After the regular season ends, the cardboard cutout will change to the Big East tournament trophy and then, of course, the NCAA championship trophy.
“It’s getting worn,” Hurley joked. “We’ve got to get one before it’s completely beat up.”
The ultimate trophy feels a little further away than it did a few weeks ago, when UConn was 14-0 and No. 2 in the country. Five losses in six games dropped the Huskies to 4-5 in the Big East and out of the top 10, but they rebounded to beat Butler to regain some momentum entering Wednesday’s game against conference leader Xavier.

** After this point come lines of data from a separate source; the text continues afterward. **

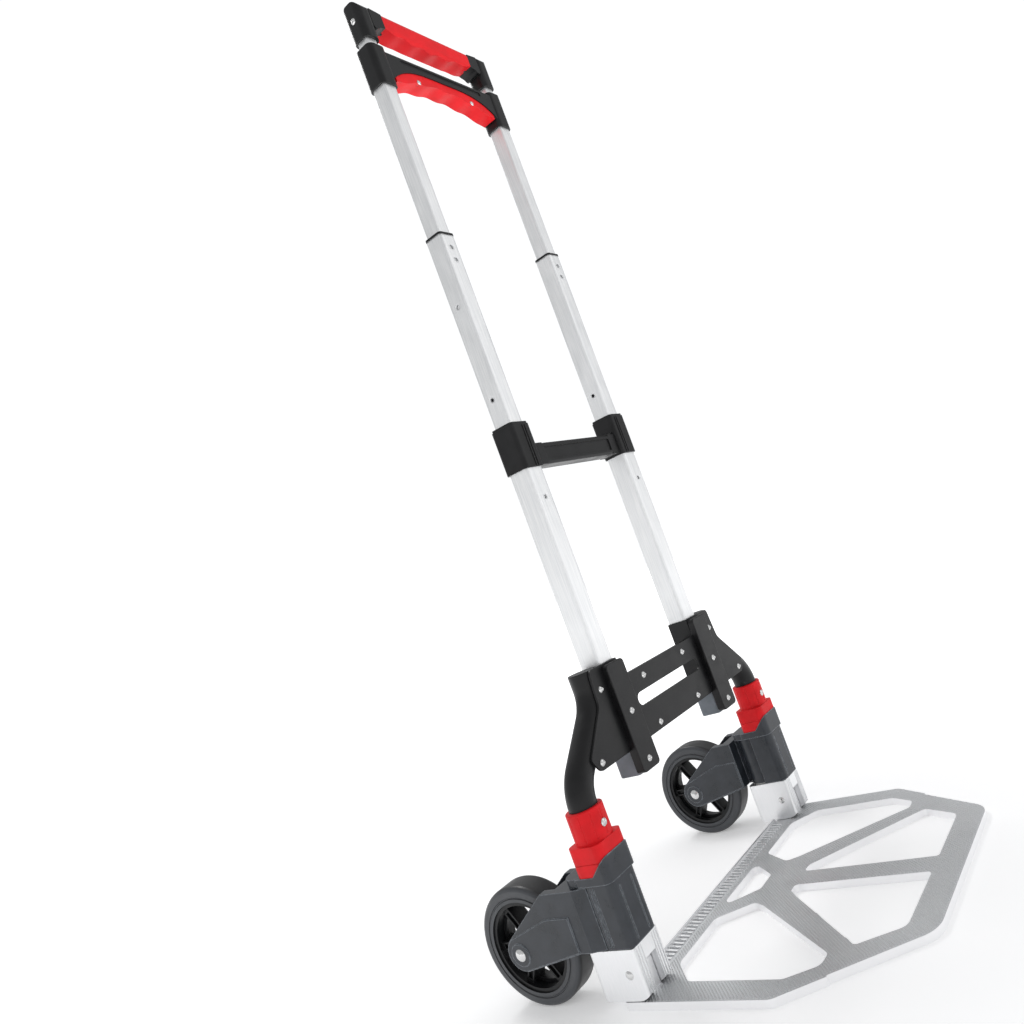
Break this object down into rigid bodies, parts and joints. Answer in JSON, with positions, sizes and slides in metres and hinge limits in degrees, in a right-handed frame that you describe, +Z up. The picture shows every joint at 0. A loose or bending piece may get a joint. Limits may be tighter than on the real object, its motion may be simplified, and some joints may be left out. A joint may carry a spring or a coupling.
{
  "type": "hand truck",
  "caption": "Folding hand truck with a windowed toe plate, swing-in rubber wheels and a telescoping twin-rail handle with red grips.",
  "frame": {"origin": "centre of the footprint on the floor, under the middle of the truck's front-to-back length", "axes": "+X across the truck, -Y towards the toe plate's front edge, +Y towards the wheels, +Z up the rails; left means -X"},
  "size_m": [0.4066, 0.45, 1.034],
  "materials": {
    "rail_aluminium": "satin anodised",
    "plate_aluminium": "satin, fine cast",
    "foot_aluminium": "bright satin",
    "black_steel": "black powder coat",
    "black_plastic": "satin moulded",
    "grey_plastic": "matt moulded",
    "slate_plastic": "fine grained",
    "red_plastic": "semi-gloss moulded",
    "tyre_rubber": "satin rubber",
    "rim_plastic": "satin moulded",
    "white_nylon": "natural nylon",
    "bright_steel": "bright zinc",
    "spring_steel": "drawn wire"
  },
  "bodies": {
    "frame": {"outer_rail_left": "rail_aluminium", "outer_rail_right": "rail_aluminium", "rail_plug_left": "grey_plastic", "rail_plug_right": "grey_plastic", "lower_crossbar": "black_plastic", "bracket_plate": "black_steel", "bracket_back_channel": "black_steel", "rail_strap_left": "black_steel", "rail_strap_right": "black_steel", "strap_rivets": "bright_steel", "bracket_rivets": "bright_steel", "wing_rivets": "bright_steel", "side_tube_left": "black_steel", "side_tube_right": "black_steel", "tube_caps": "black_plastic", "wheel_housing_left": "slate_plastic", "wheel_housing_right": "slate_plastic", "collar_left": "red_plastic", "collar_right": "red_plastic", "collar_screws": "bright_steel", "thrust_washers": "white_nylon", "pivot_pins": "bright_steel", "foot_block_left": "foot_aluminium", "foot_block_right": "foot_aluminium", "hinge_pins": "bright_steel"},
    "toe_plate": {"toe_plate": "plate_aluminium"},
    "wheel_arm_left": {"wheel_arm_left": "slate_plastic", "axle_bolt_left": "bright_steel"},
    "wheel_arm_right": {"wheel_arm_right": "slate_plastic", "axle_bolt_right": "bright_steel"},
    "wheel_left": {"tyre_left": "tyre_rubber", "rim_left": "rim_plastic", "hub_bush_left": "white_nylon"},
    "wheel_right": {"tyre_right": "tyre_rubber", "rim_right": "rim_plastic", "hub_bush_right": "white_nylon"},
    "mid_tubes": {"mid_tube_left": "rail_aluminium", "mid_tube_right": "rail_aluminium", "mid_bush_left": "black_plastic", "mid_bush_right": "black_plastic", "mid_guide_shoes": "grey_plastic"},
    "inner_tubes": {"inner_tube_left": "rail_aluminium", "inner_tube_right": "rail_aluminium", "inner_guide_shoes": "grey_plastic", "spring_seats": "grey_plastic", "return_springs": "spring_steel", "lower_grip_frame": "black_plastic", "lower_grip_pad": "red_plastic", "lower_grip_screws": "bright_steel"},
    "top_handle": {"handle_rod_left": "rail_aluminium", "handle_rod_right": "rail_aluminium", "release_rods": "spring_steel", "top_grip_frame": "black_plastic", "top_grip_pad": "red_plastic", "top_grip_screws": "bright_steel"}
  },
  "joints": [
    {"name": "toe_plate_fold", "type": "hinge", "parent": "frame", "child": "toe_plate", "pos_m": [0, 0.041, 0.033], "axis": [-1, 0, 0], "range_deg": [0, 90]},
    {"name": "wheel_arm_left_swing", "type": "hinge", "parent": "frame", "child": "wheel_arm_left", "pos_m": [-0.1745, 0.064, 0.088], "axis": [0, 0, -1], "range_deg": [0, 90]},
    {"name": "wheel_arm_right_swing", "type": "hinge", "parent": "frame", "child": "wheel_arm_right", "pos_m": [0.1745, 0.064, 0.088], "axis": [0, 0, 1], "range_deg": [0, 90]},
    {"name": "wheel_left_spin", "type": "hinge", "parent": "wheel_arm_left", "child": "wheel_left", "pos_m": [-0.1745, 0.163, 0.062], "axis": [1, 0, 0], "continuous": true},
    {"name": "wheel_right_spin", "type": "hinge", "parent": "wheel_arm_right", "child": "wheel_right", "pos_m": [0.1745, 0.163, 0.062], "axis": [1, 0, 0], "continuous": true},
    {"name": "mid_stage_slide", "type": "slide", "parent": "frame", "child": "mid_tubes", "axis": [0, 0, 1], "range_m": [-0.201, 0]},
    {"name": "inner_stage_slide", "type": "slide", "parent": "mid_tubes", "child": "inner_tubes", "axis": [0, 0, 1], "range_m": [-0.159, 0]},
    {"name": "release_squeeze", "type": "slide", "parent": "inner_tubes", "child": "top_handle", "axis": [0, 0, -1], "range_m": [0, 0.008], "stiffness_N_per_m": 900, "springref_m": -0.012}
  ],
  "couplings": [
    {"joint": "wheel_arm_left_swing", "follows": "toe_plate_fold", "ratio": 1},
    {"joint": "wheel_arm_right_swing", "follows": "toe_plate_fold", "ratio": 1}
  ]
}
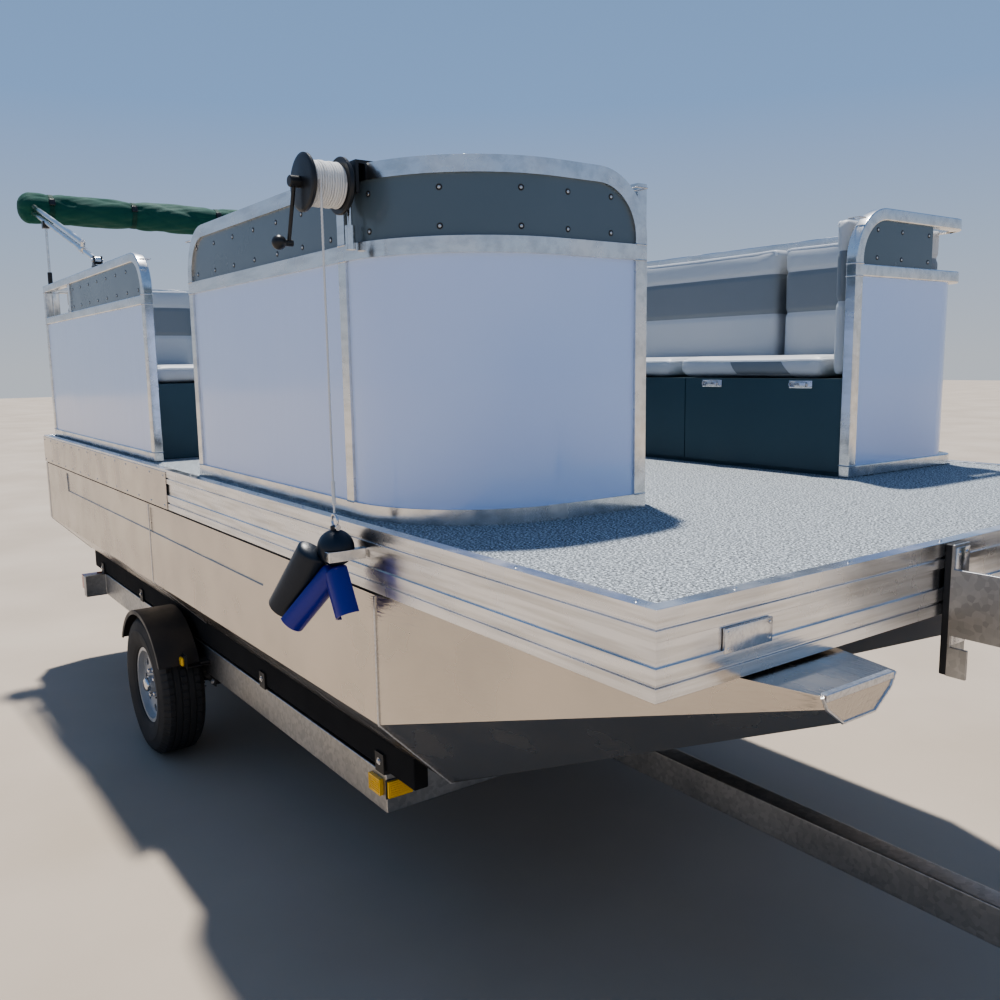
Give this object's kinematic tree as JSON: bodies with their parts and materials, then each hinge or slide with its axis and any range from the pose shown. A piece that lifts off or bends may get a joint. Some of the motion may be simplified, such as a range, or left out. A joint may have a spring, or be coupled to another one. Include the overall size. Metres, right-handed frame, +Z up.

The cardboard trophy on the sideline represents one of Hurley’s key coping mechanisms: visualization. Not only does it show what UConn is working toward, but it’s a reminder there’s still plenty left to play for. Hurley likes to say the Huskies are in the midst of the “we season,” with the “me season” — NIL, portal, NBA — coming after they lose their final game, and the hope is that players looking over and seeing a trophy helps refocus for the stretch run.
“It gives you a why,” Jackson said.
Earlier in his career, Hurley was on the path to becoming a coach who shined brightly and burned out quickly. Now, he’s in it for the long haul.
“I want these kids authentically to want to play for me,” he said. “Because of how much I love coaching.”